Treasury notes that al-Faisal has “directly or indirectly influenced numerous terrorists”. Treasury lists many of those mentioned above: Reid, “two of the four” 7/7 murderers (Lindsay is one; it is unclear who is the second); Abdulmutallab; Chowdhury; and Shahzad.

Given the stringent intelligence work that goes into a designation notice of this kind, it is noteworthy that Treasury includes among those al-Faisal influenced toward terrorism the perpetrators of two recent IS attacks.
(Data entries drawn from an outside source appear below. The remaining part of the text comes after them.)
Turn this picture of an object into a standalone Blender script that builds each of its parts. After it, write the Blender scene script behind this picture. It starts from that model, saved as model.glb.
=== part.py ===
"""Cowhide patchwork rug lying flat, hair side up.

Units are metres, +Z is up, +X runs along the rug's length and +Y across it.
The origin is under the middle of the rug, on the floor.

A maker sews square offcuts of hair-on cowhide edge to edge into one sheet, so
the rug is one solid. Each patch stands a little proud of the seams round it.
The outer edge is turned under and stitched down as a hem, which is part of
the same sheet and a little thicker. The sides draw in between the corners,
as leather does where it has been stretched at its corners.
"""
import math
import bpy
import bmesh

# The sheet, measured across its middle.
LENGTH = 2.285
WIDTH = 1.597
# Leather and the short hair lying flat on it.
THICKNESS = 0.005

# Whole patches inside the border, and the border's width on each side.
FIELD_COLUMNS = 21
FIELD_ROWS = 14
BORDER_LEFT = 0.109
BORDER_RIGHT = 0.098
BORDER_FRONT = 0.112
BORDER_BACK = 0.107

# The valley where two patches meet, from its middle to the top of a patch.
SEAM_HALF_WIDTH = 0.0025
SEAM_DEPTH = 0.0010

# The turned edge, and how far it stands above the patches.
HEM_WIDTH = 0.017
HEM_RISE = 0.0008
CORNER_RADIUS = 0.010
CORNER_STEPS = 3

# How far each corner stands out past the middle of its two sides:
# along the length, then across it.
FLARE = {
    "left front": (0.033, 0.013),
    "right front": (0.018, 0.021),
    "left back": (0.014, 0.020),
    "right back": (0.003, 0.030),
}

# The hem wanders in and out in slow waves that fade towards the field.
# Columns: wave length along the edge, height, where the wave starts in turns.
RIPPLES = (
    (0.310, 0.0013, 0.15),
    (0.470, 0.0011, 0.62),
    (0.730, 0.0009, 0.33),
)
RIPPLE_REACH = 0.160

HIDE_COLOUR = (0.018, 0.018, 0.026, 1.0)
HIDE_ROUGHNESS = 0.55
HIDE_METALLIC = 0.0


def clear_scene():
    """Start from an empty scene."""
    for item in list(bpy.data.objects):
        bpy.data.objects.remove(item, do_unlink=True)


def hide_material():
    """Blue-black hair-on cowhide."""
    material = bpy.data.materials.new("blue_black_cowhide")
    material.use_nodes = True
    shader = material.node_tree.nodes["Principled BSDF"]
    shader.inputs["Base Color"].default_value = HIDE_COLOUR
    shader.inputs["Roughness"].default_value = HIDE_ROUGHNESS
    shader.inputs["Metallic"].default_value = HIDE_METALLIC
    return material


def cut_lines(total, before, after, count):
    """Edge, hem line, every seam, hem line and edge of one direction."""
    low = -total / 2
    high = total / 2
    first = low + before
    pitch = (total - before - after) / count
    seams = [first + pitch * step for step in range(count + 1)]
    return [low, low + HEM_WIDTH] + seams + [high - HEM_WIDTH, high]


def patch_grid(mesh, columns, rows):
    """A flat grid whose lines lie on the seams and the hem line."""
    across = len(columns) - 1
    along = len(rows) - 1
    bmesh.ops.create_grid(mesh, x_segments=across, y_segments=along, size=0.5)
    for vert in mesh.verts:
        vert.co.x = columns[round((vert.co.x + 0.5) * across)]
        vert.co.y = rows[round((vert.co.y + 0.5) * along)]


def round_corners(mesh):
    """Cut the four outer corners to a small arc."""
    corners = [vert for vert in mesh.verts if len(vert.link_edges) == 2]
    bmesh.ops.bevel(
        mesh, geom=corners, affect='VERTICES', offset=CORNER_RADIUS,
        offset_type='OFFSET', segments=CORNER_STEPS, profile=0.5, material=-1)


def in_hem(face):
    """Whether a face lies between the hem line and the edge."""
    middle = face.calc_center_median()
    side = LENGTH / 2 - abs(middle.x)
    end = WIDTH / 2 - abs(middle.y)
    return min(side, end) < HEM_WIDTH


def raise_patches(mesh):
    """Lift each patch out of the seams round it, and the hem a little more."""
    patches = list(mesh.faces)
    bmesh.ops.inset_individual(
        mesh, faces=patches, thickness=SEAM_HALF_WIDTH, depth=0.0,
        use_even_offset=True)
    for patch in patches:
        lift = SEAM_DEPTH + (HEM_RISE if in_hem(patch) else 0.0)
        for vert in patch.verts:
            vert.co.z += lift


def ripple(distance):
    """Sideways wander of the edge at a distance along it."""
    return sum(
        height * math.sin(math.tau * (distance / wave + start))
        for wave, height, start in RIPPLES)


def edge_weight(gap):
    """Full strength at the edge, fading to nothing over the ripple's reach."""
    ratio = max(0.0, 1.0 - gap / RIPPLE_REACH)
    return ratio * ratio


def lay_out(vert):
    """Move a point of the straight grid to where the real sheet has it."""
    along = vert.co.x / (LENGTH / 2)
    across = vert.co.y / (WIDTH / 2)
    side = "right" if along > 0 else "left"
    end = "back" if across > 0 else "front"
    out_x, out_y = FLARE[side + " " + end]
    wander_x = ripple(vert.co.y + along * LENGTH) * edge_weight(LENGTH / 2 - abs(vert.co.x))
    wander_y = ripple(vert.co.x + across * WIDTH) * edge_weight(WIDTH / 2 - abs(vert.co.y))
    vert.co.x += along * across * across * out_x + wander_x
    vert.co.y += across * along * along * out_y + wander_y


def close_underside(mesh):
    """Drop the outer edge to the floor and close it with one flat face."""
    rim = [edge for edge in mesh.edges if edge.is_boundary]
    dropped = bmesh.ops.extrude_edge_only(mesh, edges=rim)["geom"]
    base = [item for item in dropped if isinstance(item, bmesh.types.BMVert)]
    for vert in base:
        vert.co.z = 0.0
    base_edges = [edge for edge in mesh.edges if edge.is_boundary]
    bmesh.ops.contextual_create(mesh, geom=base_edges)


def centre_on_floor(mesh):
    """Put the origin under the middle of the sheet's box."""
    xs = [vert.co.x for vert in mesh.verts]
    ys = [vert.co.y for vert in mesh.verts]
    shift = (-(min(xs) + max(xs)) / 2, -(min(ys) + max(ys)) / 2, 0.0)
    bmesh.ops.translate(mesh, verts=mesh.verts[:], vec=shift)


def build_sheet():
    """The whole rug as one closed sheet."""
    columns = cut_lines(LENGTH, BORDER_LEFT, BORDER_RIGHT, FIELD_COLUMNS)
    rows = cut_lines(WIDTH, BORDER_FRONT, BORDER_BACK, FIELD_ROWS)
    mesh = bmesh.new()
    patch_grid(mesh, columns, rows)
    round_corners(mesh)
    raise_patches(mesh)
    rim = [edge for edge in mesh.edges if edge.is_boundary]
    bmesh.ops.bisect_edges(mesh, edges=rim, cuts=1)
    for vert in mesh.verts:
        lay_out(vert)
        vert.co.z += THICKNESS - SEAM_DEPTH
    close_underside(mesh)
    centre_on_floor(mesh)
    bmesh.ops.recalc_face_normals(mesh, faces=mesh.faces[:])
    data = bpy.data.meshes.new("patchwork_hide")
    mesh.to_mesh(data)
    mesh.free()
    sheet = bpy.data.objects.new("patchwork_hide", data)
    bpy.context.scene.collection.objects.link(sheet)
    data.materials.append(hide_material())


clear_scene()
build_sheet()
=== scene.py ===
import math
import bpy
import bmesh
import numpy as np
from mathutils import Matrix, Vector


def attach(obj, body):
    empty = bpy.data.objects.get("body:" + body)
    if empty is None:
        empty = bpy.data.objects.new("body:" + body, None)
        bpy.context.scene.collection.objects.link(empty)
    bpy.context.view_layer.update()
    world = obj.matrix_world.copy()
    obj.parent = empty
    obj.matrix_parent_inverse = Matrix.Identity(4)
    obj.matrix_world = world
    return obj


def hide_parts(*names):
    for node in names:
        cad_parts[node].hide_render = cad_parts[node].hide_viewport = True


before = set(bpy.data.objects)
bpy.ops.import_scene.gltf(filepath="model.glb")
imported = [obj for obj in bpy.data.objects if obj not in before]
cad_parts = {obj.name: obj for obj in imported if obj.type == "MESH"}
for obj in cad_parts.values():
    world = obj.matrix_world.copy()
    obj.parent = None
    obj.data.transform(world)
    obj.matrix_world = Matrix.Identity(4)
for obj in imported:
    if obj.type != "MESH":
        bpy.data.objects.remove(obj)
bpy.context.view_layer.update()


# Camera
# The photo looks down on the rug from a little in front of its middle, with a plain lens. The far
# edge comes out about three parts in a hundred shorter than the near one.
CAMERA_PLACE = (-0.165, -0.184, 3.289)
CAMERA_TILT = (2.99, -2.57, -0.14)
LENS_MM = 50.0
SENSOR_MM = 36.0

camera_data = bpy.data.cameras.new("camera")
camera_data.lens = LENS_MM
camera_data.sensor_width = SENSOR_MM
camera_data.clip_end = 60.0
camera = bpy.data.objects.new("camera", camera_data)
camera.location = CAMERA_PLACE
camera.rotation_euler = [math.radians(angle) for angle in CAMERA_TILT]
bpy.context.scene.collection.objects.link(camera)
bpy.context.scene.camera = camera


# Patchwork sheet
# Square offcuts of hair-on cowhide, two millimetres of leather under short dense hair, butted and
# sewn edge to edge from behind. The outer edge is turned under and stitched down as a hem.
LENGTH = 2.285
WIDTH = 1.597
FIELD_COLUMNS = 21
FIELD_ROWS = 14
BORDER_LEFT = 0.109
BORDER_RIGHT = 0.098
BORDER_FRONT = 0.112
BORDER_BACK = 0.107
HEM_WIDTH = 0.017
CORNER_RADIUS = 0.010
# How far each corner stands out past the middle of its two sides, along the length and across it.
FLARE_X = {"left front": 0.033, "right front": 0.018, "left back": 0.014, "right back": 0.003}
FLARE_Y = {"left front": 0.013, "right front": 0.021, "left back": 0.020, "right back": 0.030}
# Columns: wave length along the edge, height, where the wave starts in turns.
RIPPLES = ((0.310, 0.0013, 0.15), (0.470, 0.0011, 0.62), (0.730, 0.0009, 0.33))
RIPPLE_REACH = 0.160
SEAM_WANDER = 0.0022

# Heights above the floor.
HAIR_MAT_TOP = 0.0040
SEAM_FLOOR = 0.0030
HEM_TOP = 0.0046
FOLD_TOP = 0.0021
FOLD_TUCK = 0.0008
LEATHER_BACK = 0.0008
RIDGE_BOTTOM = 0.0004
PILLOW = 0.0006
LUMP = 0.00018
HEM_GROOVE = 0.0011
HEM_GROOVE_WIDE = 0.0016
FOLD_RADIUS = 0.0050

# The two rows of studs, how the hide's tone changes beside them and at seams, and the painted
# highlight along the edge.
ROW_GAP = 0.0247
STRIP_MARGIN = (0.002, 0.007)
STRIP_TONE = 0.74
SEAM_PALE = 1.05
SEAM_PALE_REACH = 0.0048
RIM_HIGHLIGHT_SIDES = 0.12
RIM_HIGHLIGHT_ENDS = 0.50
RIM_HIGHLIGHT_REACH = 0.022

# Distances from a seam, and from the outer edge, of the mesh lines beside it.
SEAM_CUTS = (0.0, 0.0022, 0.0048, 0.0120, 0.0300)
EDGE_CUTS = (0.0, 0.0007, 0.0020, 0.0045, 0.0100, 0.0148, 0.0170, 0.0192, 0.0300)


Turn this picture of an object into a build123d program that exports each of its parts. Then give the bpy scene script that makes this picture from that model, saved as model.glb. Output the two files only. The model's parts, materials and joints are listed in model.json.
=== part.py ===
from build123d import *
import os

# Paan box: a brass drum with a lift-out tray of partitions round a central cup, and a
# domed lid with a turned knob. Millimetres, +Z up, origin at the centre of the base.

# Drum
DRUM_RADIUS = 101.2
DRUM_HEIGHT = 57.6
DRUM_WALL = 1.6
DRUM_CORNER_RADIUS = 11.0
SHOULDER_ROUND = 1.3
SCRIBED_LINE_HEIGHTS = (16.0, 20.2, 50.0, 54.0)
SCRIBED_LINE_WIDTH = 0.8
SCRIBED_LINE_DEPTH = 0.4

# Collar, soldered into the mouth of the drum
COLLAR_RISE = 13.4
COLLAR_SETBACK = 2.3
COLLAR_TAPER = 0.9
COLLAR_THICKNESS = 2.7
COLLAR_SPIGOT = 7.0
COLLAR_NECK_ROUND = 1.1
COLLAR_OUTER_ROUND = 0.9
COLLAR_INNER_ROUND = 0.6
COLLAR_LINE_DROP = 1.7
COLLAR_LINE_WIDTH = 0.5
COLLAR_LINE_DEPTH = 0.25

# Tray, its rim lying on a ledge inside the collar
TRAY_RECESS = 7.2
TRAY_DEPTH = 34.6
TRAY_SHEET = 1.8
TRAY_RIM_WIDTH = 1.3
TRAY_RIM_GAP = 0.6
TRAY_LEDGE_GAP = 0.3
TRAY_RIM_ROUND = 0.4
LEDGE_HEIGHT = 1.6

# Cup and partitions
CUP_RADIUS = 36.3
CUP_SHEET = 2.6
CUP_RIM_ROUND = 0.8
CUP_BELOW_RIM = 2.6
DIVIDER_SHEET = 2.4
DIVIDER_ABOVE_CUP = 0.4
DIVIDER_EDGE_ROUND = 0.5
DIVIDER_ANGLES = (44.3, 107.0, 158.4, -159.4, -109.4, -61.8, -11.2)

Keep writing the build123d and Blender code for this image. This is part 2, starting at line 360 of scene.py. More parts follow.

First, according to Treasury, al-Faisal influenced at least one of the two men—Elton Simpson or Nadir Hamid Soofi—who were killed in the attempt to murder Pamela Geller and other participants in the “draw Muhammad contest” held at the Curtis Culwell Centre in Garland, Texas, on 3 May 2015. The foiled Garland attack was guided by Junaid Hussain, a British IS jihadist and one of the pioneers of IS’s external operations model. In the aftermath IS issued threats claiming a wider presence in the United States.

Second, Treasury says al-Faisal influenced Abdul Razak Ali Artan, the Somali refugee who injured eleven people with a vehicular ramming and stabbing attack at Ohio State University on 28 November 2016. Artan’s atrocity was claimed by IS, though any direct communication Artan had with IS is not public.